6. Social Sharing and Backlink Consolidation
When users share your content on social media or link to it from their own blogs, they are sharing a single URL. If you have a separate mobile site and a user shares a mobile link (m.example.com), a desktop user clicking that link might see a stretched-out, low-quality version of your site.
Responsive design ensures that your URLs are “device-agnostic.” This means any backlink earned—the most valuable currency in SEO—is concentrated on a single URL. This consolidation of social signals and backlinks strengthens your domain authority much faster than a fragmented multi-site approach.
7. Ease of Maintenance and Future-Proofing
The hardware market is constantly evolving. From ultra-wide monitors to foldable smartphones and wearable tech, the variety of screen sizes is infinite. Building a specific site for every device is impossible.

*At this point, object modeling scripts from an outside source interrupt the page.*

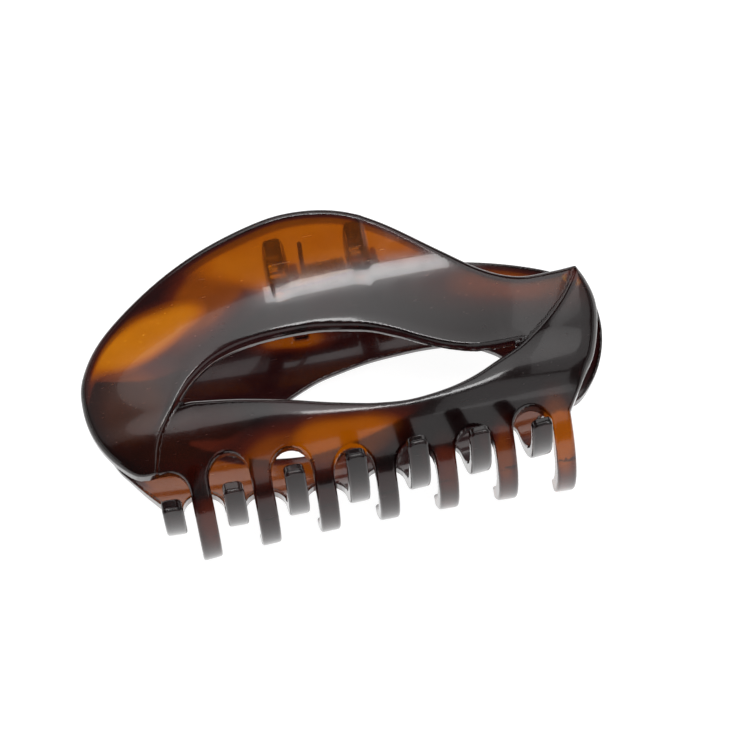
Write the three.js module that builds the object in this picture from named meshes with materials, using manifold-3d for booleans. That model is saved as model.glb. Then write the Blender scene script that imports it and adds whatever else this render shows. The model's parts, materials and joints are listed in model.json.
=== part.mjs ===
// A large claw clip: two identical hooked jaws on one steel pin, held shut by a torsion spring.
// Millimetres. The clip is drawn standing on its teeth: X along the clip, +Z from the teeth up to the grips,
// and the front jaw faces -Y. The whole clip is then laid down on its rear jaw.
import * as THREE from "three";
import { mergeVertices } from "three/addons/utils/BufferGeometryUtils.js";
import Module from "manifold-3d";

// Overall sizes of one jaw. Heights are counted from the level of the arches between the teeth.
const JAW_LENGTH = 104.6;
const GRIP_HEIGHT = 46.2;
const WALL = 3.0;
const CREASE_STEP = 0.9; // how far one band stands proud of the other where they cross
const END_SWEEP = 9.2; // how far the ends of the jaw curve back from its middle

// The hook: one round arc from the belly of the jaw to the tips of the teeth.
const HOOK_RADIUS = 23.4;
const HOOK_CENTRE_Y = 8.3;
const HOOK_CENTRE_Z = 14.1;
const TIP_REACH = 22.0; // how far past the middle plane the tips of the teeth reach

// The teeth.
const TOOTH_COUNT = 7;
const TOOTH_PITCH = 12.0;
const TOOTH_WIDTH = 4.0;
const TOOTH_TIP_WALL = 2.2;
const TIP_CORNER = 1.0;

// The grip flares outwards above the belly.
const FLARE_FROM_Z = 16.0;
const FLARE_LEAN = -0.0815;
const FLARE_RATE = 0.0105;

// The hinge.
const HINGE_BELOW_RIM = 6.2;
const PIN_RADIUS = 1.0;
const PIN_CLEARANCE = 0.3;
const PIN_CHAMFER = 0.25;
const PIN_PROUD = 0.3;
const LUG_RADIUS = 3.4;
const LUG_WIDTH = 2.8;
const LUG_GAP = 0.3;
const LUG_ROOT_LOW = 9.0; // the lug's foot on the jaw reaches this far below the hinge
const LUG_ROOT_HIGH = 3.0; // and this far above it

// The torsion spring.
const WIRE_RADIUS = 0.45;
const COIL_PLAY = 0.85; // between the pin and the inside of the coil
const COIL_TURNS = 9;
const TURN_GAP = 0.06;
const LEG_RISE = THREE.MathUtils.degToRad(15);
const SPRING_CLEARANCE = 0.3;

// Outlines of the two bands, as shares of half the length and of the grip height.
const CREASE_FOOT = [-0.776, 0.084];
const POINTED_END = [0.93, 0.625];
const GRIP_RIM = [
  CREASE_FOOT,
  [-0.853, 0.1],
  [-0.933, 0.195],
  [-0.983, 0.312],
  [-1.0, 0.444],
  [-0.98, 0.57],
  [-0.885, 0.704],
  [-0.696, 0.833],
  [-0.478, 0.93],
  [-0.239, 0.99],
  [-0.076, 1.0],
  [0.09, 0.97],
  [0.237, 0.896],
  [0.42, 0.762],
  [0.574, 0.652],
  [0.704, 0.604],
  [0.832, 0.61],
  POINTED_END,
];
const UPPER_BAND_UNDERSIDE = [
  [0.9, 0.5],
  [0.82, 0.38],
  [0.72, 0.315],
  [0.64, 0.31],
  [0.55, 0.304],
  [0.47, 0.308],
  [0.375, 0.338],
  [0.28, 0.384],
  [0.19, 0.435],
  [0.096, 0.477],
  [0, 0.501],
  [-0.1, 0.519],
  [-0.21, 0.525],
  [-0.32, 0.523],
  [-0.42, 0.509],
  [-0.503, 0.479],
  [-0.575, 0.429],
  [-0.623, 0.379],
  [-0.67, 0.316],
  [-0.725, 0.23],
  [-0.75, 0.169],
  CREASE_FOOT,
];
const LOWER_BAND_TOP = [
  [-0.85, 0.16],
  [-0.78, 0.28],
  [-0.69, 0.338],
  [-0.614, 0.35],
  [-0.553, 0.338],
  [-0.442, 0.31],
  [-0.331, 0.277],
  [-0.222, 0.242],
  [-0.113, 0.206],
  [0, 0.174],
  [0.082, 0.156],
  [0.2, 0.145],
  [0.338, 0.162],
  [0.447, 0.195],
  [0.54, 0.24],
  [0.639, 0.294],
  [0.707, 0.351],
  [0.784, 0.424],
  [0.85, 0.498],
  [0.901, 0.571],
  POINTED_END,
];
const POINTED_END_SIDE = [
  POINTED_END,
  [0.96, 0.556],
  [0.977, 0.468],
  [0.966, 0.368],
  [0.922, 0.225],
  [0.872, 0.141],
];

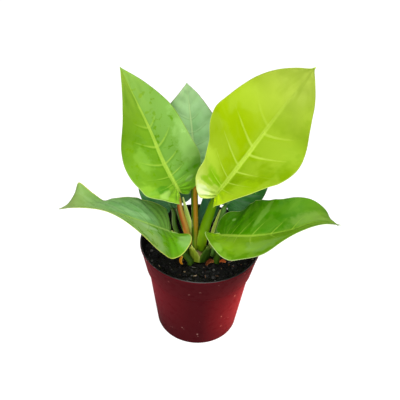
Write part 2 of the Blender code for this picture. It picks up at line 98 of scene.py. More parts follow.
# Place of the side veins along the outline: one lies here, the next ones this far apart
VEIN_ANCHOR = 7.6 / 14
VEIN_PITCH = 1.05 / 14
# Half the width that the chart "rib" covers across the midrib
RIB_CHART_REACH = 0.1

# The colour sockets of a Mix node
MIX_LOW, MIX_HIGH, MIX_RESULT = 6, 7, 2


class Value:
    """A number, vector or colour of a node tree, with the sums that the finishes are made of."""

    def __init__(self, graph: "Graph", socket: NodeSocket) -> None:
        """Keep the socket that gives it."""
        self.graph = graph
        self.socket = socket

    def __add__(self, other: "Term") -> "Value":
        """The sum."""
        return self.graph.math("ADD", self, other)

    def __sub__(self, other: "Term") -> "Value":
        """The difference."""
        return self.graph.math("SUBTRACT", self, other)

    def __rsub__(self, other: float) -> "Value":
        """What it leaves of a number."""
        return self.graph.math("SUBTRACT", other, self)

    def __mul__(self, other: "Term") -> "Value":
        """The product."""
        return self.graph.math("MULTIPLY", self, other)

    def __truediv__(self, other: "Term") -> "Value":
        """The quotient."""
        return self.graph.math("DIVIDE", self, other)

    def __pow__(self, power: float) -> "Value":
        """The power."""
        return self.graph.math("POWER", self, power)

    def __abs__(self) -> "Value":
        """The value without its sign."""
        return self.graph.math("ABSOLUTE", self)

    def ramp(self, low: "Term", high: "Term", start: "Term" = 0.0, end: "Term" = 1.0) -> "Value":
        """An eased change from start to end while this goes from low to high."""
        return self.graph.add("MapRange", "Result", {"Value": self, "From Min": low, "From Max": high,
                                                     "To Min": start, "To Max": end},
                              interpolation_type="SMOOTHSTEP")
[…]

Responsive design is “future-proof” because it uses fluid grids. It doesn’t look for a specific device; it looks for the available screen space. This adaptability is exactly why Google recommends responsive website design—it ensures the web remains accessible as new technology emerges, without requiring webmasters to rebuild their sites every time a new iPhone is released.
Conclusion: The Bottom Line for 2025
In the eyes of Google, a website is no longer just a collection of pages; it is an experience. Responsive Web Design is the industry standard because it aligns perfectly with Google’s technical requirements and the user’s need for consistency.
By adopting a responsive strategy, you:
- Streamline Google’s crawling and indexing.
- Consolidate your SEO authority into a single URL.
- Provide a superior UX that satisfies Core Web Vitals.
- Prepare your business for the future of mobile-first indexing.
For those looking to audit their current site’s mobile-friendliness, you can utilize the Google Search Console to identify any mobile usability issues. In 2025, if your site isn’t responsive, it isn’t just outdated—it’s invisible to the world’s most powerful search engine.